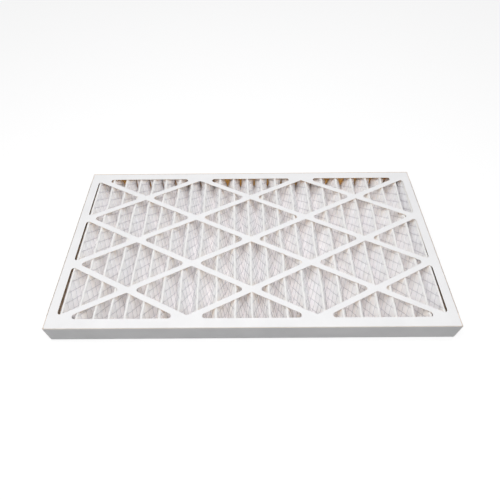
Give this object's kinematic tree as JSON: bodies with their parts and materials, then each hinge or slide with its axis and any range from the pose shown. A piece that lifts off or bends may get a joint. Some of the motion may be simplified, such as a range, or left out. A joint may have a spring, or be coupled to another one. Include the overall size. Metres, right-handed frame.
{
  "type": "pleated panel air filter",
  "caption": "Flat rectangular air filter: folded paperboard frame with a diamond lattice on both faces over one pleated sheet of media on a diamond support grid.",
  "frame": {"origin": "middle of the lower face, on the plane that the filter lies on", "axes": "+X along the long side, +Y across it and parallel to the pleats, +Z through the filter, from the lower face to the upper, air-leaving face"},
  "size_m": [0.7494, 0.3938, 0.0444],
  "materials": {
    "board": "white clay-coated paperboard, matt, brown kraft on its inner side and at its cut edges",
    "media": "off-white non-woven polyester and cotton fibre, soft and matt",
    "grid_strand": "thin slit and stretched steel strands, dull grey"
  },
  "bodies": {
    "root": {"lower_tray": "board", "upper_tray": "board", "filter_media": "media", "support_grid": "grid_strand"}
  },
  "joints": []
}
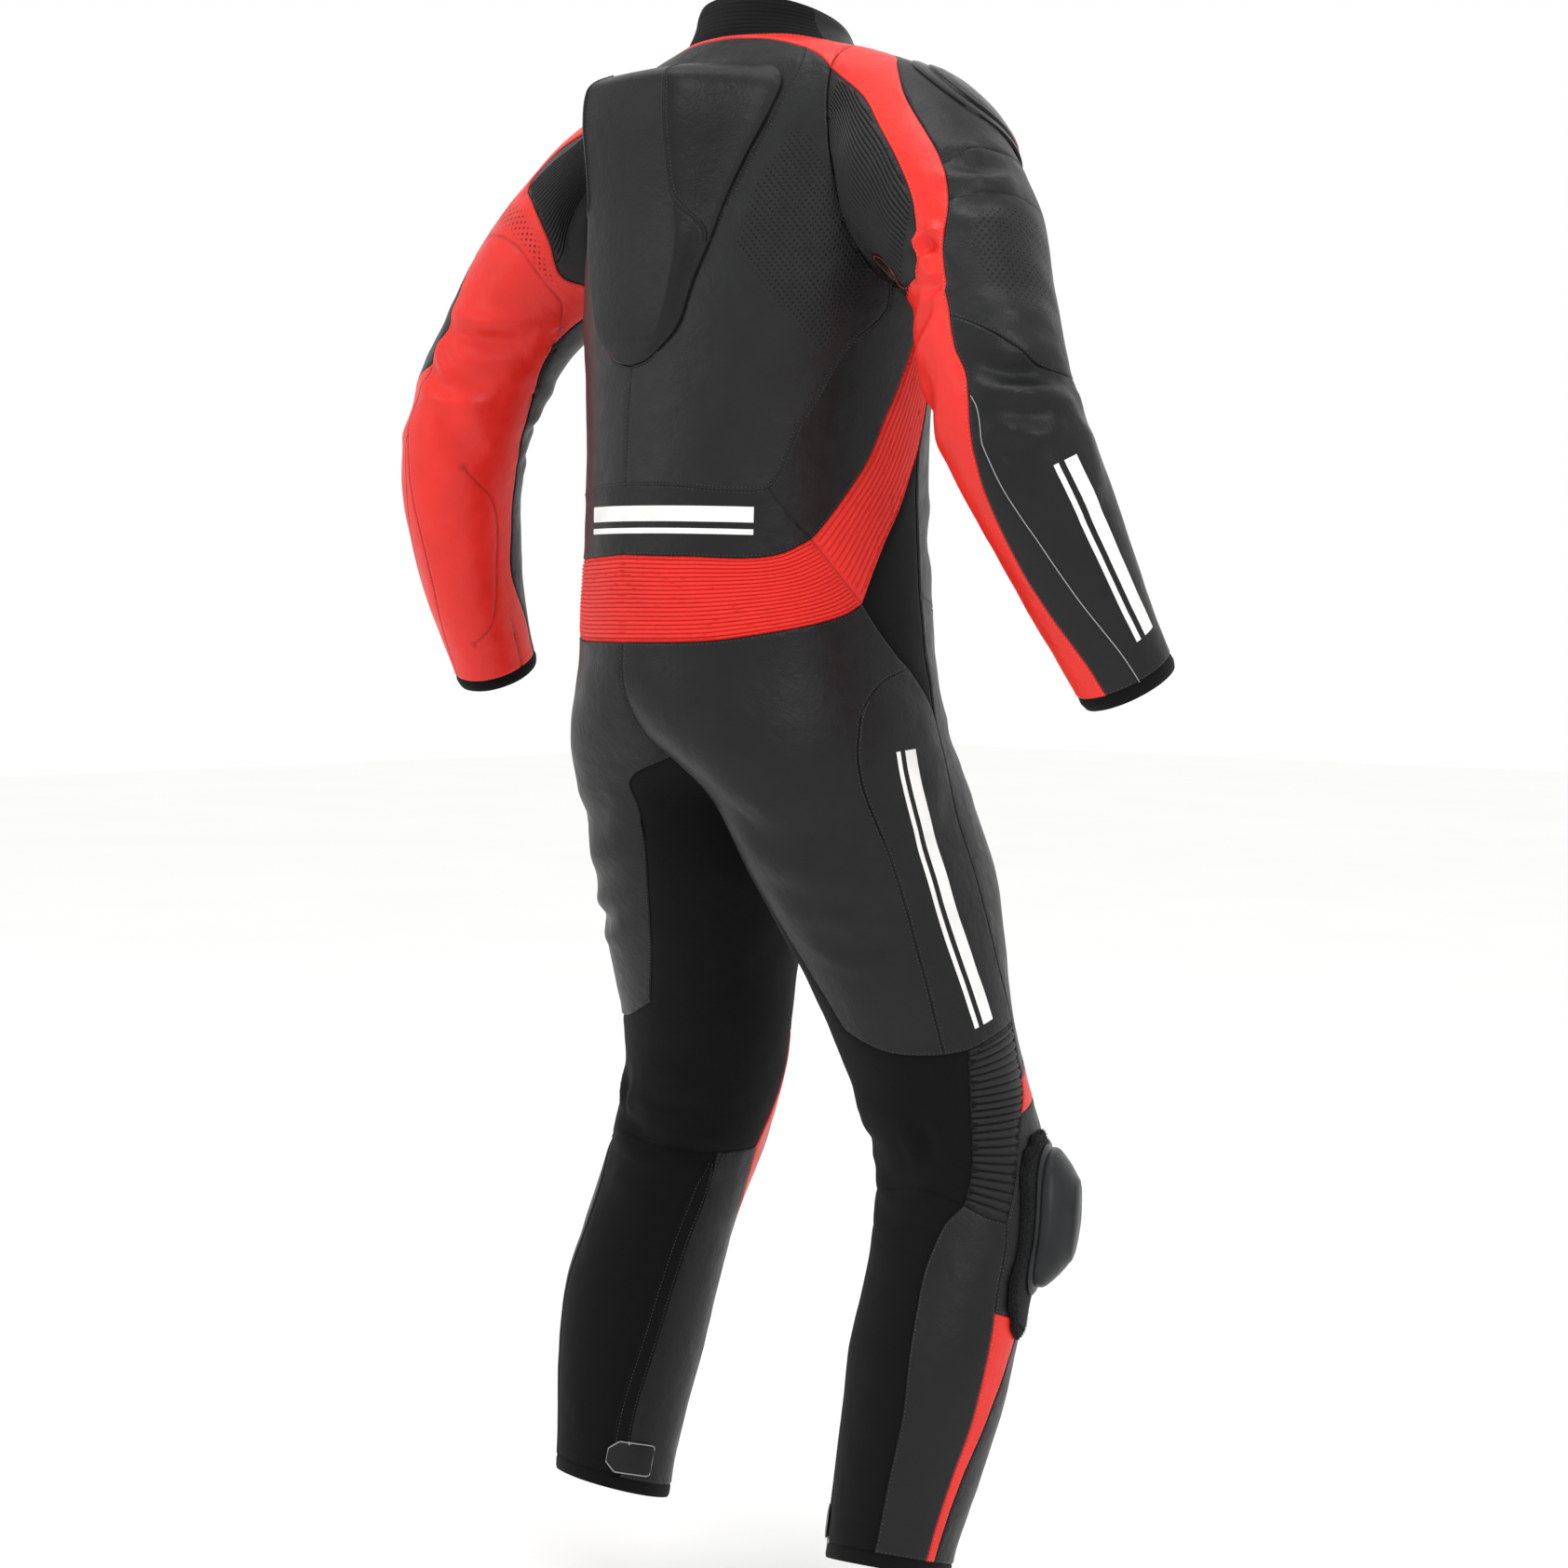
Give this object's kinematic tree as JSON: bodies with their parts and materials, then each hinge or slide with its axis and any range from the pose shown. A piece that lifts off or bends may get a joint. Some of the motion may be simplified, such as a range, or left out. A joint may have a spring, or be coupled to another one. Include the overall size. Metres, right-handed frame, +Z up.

**Your goal:**
Pull out all lines from the entries above that include the word "Metres".

**Exercise response:**
Give this object's kinematic tree as JSON: bodies with their parts and materials, then each hinge or slide with its axis and any range from the pose shown. A piece that lifts off or bends may get a joint. Some of the motion may be simplified, such as a range, or left out. A joint may have a spring, or be coupled to another one. Include the overall size. Metres, right-handed frame.
Give this object's kinematic tree as JSON: bodies with their parts and materials, then each hinge or slide with its axis and any range from the pose shown. A piece that lifts off or bends may get a joint. Some of the motion may be simplified, such as a range, or left out. A joint may have a spring, or be coupled to another one. Include the overall size. Metres, right-handed frame, +Z up.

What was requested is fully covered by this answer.